A follow-up study covering 2016 to 2018 found the same pattern: 93.0% of accelerated students passed versus 89.7% of traditional students. The gap narrowed slightly but remained statistically significant. The likely explanation is selection bias (accelerated students already have a degree and tend to be highly motivated) combined with the intensity of the curriculum, which keeps the material fresh heading into the exam.
Cost and Financial Aid
Tuition varies widely depending on whether you attend a public or private institution and whether you qualify for in-state rates. Because you’re pursuing a second bachelor’s degree, your financial aid options are more limited than they were the first time around. Federal grants like the Pell Grant are generally unavailable for second-degree students. You are eligible for federal student loans, but your borrowing limits are based on what you’ve already used as an undergraduate. You’d reference the loan limits for third-year-and-beyond undergraduates, which cap lower than graduate loan limits.
Private loans are another option, and many nursing programs offer departmental scholarships or employer-sponsored tuition assistance. Some hospitals offer loan repayment or tuition reimbursement programs in exchange for a work commitment after graduation, which can significantly offset costs. It’s worth researching these options early, since the compressed timeline means you won’t be earning a full income during the program.

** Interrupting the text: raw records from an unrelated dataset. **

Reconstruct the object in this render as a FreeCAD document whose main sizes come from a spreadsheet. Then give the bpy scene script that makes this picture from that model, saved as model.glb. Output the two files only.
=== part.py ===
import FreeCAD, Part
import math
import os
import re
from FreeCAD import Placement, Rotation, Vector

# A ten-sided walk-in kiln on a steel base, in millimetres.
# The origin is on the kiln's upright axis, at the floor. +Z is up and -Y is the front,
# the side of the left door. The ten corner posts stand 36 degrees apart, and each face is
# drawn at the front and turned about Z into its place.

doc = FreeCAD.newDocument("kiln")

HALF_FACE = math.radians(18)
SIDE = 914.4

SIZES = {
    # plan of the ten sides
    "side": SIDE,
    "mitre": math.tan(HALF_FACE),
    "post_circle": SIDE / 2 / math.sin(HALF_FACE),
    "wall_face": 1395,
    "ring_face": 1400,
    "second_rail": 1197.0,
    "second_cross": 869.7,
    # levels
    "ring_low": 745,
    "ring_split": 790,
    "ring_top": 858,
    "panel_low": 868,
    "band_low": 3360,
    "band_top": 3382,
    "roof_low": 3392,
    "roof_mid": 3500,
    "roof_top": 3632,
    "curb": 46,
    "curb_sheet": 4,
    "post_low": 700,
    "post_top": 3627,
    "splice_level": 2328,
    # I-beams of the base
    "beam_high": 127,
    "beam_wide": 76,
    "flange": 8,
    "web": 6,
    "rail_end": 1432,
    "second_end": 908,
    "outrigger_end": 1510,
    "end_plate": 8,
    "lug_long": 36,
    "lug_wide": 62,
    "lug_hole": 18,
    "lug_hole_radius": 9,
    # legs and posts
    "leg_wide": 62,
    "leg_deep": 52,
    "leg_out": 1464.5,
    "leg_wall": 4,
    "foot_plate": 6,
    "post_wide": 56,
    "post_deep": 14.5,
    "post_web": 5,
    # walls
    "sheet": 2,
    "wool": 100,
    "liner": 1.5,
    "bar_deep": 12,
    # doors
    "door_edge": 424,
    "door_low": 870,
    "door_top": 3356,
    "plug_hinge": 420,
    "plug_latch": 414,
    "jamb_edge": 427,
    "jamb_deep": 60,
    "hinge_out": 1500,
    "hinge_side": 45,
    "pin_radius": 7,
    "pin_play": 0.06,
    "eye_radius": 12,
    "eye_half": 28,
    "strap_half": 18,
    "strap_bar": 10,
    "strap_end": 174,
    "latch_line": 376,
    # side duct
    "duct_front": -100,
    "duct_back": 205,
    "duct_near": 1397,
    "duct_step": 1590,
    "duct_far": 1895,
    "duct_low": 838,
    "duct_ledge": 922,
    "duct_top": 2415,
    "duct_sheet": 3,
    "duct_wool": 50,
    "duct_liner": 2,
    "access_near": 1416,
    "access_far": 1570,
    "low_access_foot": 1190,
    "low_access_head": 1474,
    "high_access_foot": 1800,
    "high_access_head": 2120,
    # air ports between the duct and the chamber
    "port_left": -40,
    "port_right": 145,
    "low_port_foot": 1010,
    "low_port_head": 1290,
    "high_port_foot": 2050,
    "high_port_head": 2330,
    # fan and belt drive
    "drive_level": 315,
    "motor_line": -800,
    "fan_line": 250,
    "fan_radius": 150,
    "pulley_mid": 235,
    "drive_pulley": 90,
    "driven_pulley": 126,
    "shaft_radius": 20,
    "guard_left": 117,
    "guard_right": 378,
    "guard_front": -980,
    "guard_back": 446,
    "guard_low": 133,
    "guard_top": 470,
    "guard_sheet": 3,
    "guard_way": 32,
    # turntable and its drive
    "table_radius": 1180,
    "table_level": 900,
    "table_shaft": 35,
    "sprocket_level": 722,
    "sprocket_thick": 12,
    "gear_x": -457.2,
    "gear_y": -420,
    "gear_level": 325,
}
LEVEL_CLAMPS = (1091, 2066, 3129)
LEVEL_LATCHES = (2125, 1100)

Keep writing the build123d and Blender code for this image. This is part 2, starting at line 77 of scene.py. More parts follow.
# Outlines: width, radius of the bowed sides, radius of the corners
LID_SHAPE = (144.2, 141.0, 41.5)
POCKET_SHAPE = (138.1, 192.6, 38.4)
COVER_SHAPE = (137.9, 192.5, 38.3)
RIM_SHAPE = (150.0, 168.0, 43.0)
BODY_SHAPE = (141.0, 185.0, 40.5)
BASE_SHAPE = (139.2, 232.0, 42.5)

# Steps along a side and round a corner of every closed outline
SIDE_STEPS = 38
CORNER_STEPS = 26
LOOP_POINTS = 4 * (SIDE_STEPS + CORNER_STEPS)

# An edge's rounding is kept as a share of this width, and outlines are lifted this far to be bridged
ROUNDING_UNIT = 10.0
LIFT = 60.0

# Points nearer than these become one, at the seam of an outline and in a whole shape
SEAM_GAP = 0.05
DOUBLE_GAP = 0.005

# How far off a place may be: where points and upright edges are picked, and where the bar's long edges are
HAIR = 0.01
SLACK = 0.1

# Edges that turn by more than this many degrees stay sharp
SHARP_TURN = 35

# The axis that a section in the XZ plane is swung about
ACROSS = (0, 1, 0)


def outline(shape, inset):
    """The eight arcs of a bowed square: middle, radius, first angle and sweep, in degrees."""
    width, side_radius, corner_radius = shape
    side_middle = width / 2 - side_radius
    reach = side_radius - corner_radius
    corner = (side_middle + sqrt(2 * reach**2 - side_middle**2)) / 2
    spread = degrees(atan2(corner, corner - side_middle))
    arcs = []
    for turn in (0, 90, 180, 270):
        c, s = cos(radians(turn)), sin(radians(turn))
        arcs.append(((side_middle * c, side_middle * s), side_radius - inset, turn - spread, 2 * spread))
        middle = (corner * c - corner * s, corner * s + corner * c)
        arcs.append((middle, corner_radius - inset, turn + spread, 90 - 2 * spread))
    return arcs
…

ABSN vs. Direct-Entry Master’s Programs
If you already have a bachelor’s degree, you have a second option: a direct-entry Master of Science in Nursing (MSN), sometimes called a Master’s Direct Entry (MDE) program. These are slightly longer, typically around 16 months, and produce graduates with a master’s degree instead of a second bachelor’s. Both pathways lead to RN licensure.
The practical difference is in career positioning. ABSN graduates are prepared for entry-level RN positions and often use the degree as a stepping stone toward a master’s or doctoral degree later. MDE graduates enter the workforce with leadership, management, and evidence-based practice skills built into their training, which can give them an edge for advanced positions right away. The tradeoff is higher tuition for the master’s program. If you’re confident you want to move into nurse practitioner, nurse educator, or leadership roles, the direct-entry master’s may save you time in the long run. If you want to start working as an RN quickly and decide on a specialty later, the ABSN is the more straightforward path.
What to Consider Before Applying
The biggest factor in success is realistic planning. You’ll need to complete all science prerequisites before applying, which can take one to two semesters if you don’t already have them. Some programs accept online prerequisites, others don’t. Start early and confirm with your target schools.
Financially, plan for 12 to 16 months with little or no income. Some students work a few hours per week in flexible jobs, but programs generally advise against it. The academic and clinical demands leave limited margin.
Clinically, you should know that rotations place you in real patient care situations from early in the program. Unlike traditional programs that gradually build to clinical work over four years, accelerated programs move you into hospital settings within the first few months. That transition can be jarring for career changers who have never worked in healthcare, but it’s also what makes the compressed timeline possible.